* **What to work on**
Output the lines below exactly, please, from the first line until the line with "move_to(tools, helper)", counting both.
BEGIN Dataset excerpt
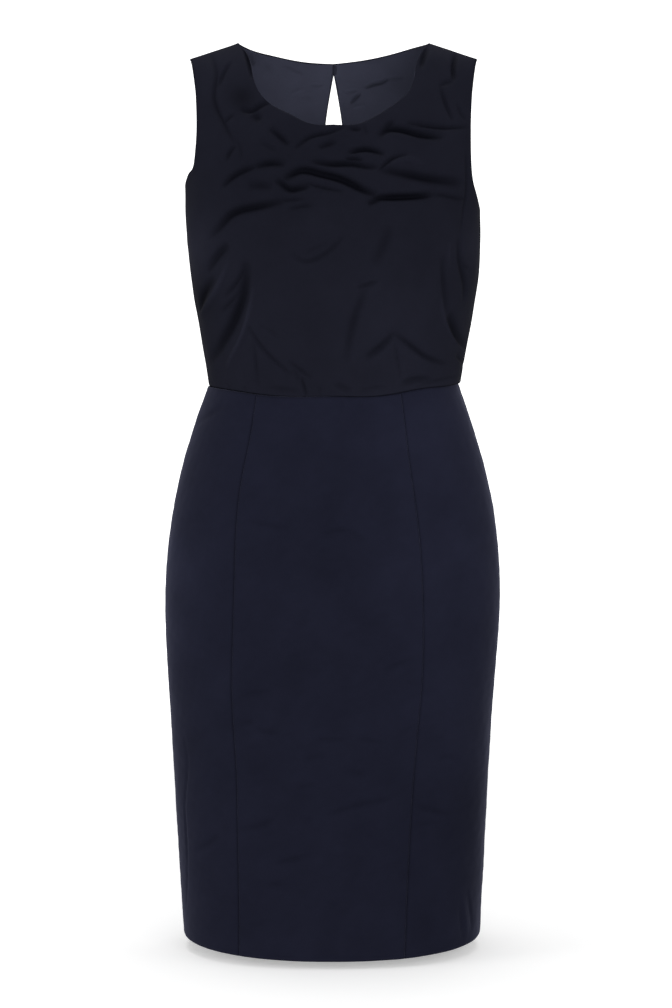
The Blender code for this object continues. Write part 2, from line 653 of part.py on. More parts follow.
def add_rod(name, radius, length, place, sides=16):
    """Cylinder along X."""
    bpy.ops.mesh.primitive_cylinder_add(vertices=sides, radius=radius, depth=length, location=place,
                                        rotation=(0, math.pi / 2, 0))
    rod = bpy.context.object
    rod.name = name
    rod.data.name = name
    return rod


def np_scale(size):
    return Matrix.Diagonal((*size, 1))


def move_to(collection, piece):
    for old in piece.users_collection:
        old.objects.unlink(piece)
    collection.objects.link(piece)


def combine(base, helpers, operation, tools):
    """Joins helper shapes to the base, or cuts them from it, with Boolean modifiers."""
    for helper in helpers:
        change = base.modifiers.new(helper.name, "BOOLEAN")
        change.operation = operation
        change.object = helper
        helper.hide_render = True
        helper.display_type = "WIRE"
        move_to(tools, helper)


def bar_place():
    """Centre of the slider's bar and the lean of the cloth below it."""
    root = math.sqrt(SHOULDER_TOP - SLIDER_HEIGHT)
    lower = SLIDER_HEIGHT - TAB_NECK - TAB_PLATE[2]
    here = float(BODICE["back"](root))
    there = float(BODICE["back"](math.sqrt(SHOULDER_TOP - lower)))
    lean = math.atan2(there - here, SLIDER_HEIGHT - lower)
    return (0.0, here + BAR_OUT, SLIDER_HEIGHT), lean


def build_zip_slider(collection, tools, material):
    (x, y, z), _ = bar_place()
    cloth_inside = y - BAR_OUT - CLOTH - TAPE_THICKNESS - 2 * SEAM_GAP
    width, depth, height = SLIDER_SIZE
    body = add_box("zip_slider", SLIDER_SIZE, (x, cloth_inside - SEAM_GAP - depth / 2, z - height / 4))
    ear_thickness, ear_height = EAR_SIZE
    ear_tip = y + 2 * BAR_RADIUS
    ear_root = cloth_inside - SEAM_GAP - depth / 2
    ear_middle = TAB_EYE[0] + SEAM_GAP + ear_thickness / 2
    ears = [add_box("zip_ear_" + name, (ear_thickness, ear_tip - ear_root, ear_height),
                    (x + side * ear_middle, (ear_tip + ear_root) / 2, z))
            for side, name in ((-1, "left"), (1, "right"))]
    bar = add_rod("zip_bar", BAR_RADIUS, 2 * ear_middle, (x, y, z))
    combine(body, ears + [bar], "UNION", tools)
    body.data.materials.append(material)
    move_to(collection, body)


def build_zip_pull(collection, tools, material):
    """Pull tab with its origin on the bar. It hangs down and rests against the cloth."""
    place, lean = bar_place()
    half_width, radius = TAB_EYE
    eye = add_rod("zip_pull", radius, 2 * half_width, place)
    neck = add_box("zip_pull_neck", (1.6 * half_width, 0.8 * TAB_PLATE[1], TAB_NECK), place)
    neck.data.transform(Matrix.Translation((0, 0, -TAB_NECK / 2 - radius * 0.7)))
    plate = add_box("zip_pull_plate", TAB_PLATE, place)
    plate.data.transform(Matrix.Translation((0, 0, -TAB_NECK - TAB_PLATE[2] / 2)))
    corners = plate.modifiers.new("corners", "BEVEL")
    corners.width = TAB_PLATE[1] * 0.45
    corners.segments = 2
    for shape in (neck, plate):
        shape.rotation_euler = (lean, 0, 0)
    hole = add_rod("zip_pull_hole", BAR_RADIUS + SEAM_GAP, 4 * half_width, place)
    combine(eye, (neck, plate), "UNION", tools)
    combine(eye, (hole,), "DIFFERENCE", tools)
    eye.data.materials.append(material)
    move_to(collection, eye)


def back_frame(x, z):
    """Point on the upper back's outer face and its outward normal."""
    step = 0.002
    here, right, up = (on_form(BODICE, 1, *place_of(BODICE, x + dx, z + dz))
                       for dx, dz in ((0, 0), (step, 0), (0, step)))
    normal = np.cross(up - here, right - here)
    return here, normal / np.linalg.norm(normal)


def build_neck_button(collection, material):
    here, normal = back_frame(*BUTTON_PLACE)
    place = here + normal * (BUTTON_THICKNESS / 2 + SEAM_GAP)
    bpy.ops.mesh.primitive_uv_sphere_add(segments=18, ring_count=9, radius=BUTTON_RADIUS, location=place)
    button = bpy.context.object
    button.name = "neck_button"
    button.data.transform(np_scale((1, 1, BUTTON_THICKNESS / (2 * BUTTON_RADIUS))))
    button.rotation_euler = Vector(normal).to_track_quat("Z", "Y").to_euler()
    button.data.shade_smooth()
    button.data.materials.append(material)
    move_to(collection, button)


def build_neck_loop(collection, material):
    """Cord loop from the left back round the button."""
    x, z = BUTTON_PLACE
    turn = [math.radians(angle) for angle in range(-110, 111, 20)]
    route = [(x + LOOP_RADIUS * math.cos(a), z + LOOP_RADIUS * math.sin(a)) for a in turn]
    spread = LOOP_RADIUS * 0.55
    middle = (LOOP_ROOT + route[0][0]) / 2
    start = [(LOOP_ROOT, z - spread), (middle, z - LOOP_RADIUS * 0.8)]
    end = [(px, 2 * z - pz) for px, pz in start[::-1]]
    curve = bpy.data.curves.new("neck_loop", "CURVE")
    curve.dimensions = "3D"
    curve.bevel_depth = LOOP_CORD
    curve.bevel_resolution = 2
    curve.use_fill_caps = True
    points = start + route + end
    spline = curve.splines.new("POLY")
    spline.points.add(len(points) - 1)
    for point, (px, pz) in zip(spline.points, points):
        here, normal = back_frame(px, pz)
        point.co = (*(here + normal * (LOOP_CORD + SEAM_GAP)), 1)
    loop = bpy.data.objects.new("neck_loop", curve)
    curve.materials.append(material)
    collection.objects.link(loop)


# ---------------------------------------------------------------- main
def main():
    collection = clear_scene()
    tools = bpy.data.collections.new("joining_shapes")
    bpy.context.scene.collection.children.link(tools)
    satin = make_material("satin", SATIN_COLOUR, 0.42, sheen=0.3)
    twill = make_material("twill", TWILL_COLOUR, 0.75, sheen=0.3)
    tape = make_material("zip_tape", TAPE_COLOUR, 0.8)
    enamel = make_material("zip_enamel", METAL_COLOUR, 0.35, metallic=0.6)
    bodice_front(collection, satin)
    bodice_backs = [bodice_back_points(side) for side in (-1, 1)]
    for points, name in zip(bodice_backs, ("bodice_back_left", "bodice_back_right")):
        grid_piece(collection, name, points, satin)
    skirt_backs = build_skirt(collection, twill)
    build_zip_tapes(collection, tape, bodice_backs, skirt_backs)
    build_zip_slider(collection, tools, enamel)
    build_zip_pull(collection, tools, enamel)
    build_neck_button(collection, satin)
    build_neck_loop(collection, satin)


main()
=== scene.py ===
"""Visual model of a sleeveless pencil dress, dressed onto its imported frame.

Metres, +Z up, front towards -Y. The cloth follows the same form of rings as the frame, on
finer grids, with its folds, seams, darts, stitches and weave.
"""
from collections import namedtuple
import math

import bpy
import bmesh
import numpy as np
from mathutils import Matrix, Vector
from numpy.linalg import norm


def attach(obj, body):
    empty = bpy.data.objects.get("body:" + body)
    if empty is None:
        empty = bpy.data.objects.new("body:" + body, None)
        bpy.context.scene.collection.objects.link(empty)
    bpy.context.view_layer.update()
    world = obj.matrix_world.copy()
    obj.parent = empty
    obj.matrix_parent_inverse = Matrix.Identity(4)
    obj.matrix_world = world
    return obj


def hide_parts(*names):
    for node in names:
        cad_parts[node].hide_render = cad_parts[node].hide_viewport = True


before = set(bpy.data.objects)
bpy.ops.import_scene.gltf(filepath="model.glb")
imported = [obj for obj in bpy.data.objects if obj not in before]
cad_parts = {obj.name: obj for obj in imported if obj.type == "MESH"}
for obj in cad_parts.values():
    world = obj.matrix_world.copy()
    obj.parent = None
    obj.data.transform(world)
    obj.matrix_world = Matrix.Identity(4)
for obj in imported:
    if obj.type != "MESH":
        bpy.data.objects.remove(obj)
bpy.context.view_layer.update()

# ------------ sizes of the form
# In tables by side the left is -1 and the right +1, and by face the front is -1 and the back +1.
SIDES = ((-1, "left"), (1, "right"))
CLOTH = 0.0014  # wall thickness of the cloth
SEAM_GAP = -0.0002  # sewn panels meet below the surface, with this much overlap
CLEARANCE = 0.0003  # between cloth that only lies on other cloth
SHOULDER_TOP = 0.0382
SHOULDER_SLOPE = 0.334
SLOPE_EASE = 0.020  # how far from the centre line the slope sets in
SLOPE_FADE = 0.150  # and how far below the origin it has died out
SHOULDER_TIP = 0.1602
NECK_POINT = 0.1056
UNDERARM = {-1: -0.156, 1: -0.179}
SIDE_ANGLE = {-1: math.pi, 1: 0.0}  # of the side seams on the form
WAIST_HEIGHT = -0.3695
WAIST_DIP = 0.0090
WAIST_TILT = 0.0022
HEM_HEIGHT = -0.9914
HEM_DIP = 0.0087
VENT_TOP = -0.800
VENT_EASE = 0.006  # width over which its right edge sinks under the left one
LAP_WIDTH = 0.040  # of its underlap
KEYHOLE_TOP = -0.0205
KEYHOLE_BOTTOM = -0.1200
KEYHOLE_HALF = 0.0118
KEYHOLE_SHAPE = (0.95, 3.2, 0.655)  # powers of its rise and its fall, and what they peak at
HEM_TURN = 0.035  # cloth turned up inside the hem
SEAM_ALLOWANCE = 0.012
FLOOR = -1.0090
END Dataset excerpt
* **Finished exercise**
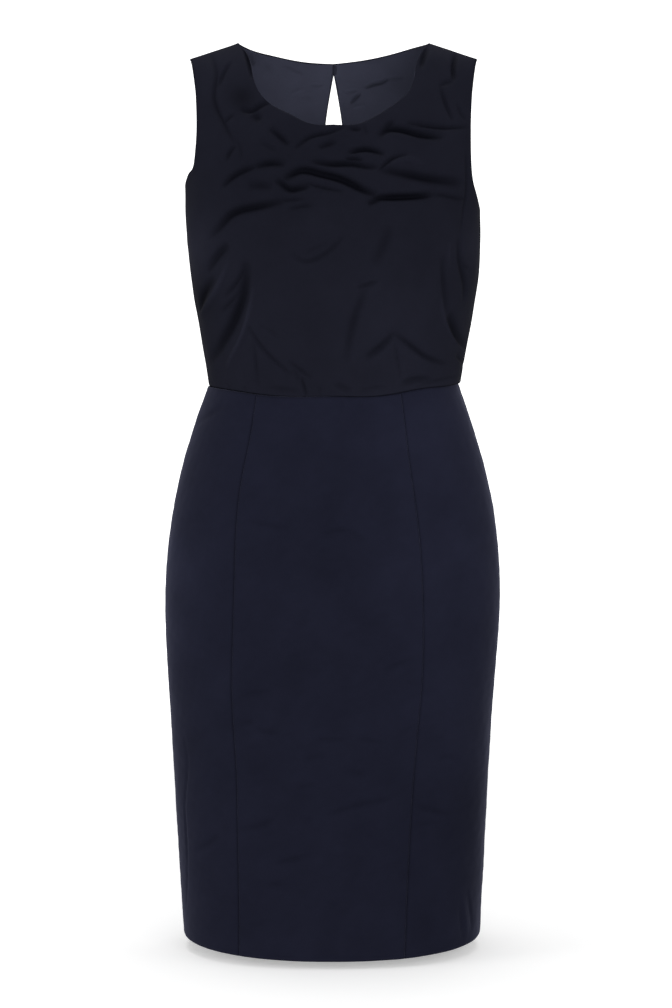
The Blender code for this object continues. Write part 2, from line 653 of part.py on. More parts follow.
def add_rod(name, radius, length, place, sides=16):
    """Cylinder along X."""
    bpy.ops.mesh.primitive_cylinder_add(vertices=sides, radius=radius, depth=length, location=place,
                                        rotation=(0, math.pi / 2, 0))
    rod = bpy.context.object
    rod.name = name
    rod.data.name = name
    return rod


def np_scale(size):
    return Matrix.Diagonal((*size, 1))


def move_to(collection, piece):
    for old in piece.users_collection:
        old.objects.unlink(piece)
    collection.objects.link(piece)


def combine(base, helpers, operation, tools):
    """Joins helper shapes to the base, or cuts them from it, with Boolean modifiers."""
    for helper in helpers:
        change = base.modifiers.new(helper.name, "BOOLEAN")
        change.operation = operation
        change.object = helper
        helper.hide_render = True
        helper.display_type = "WIRE"
        move_to(tools, helper)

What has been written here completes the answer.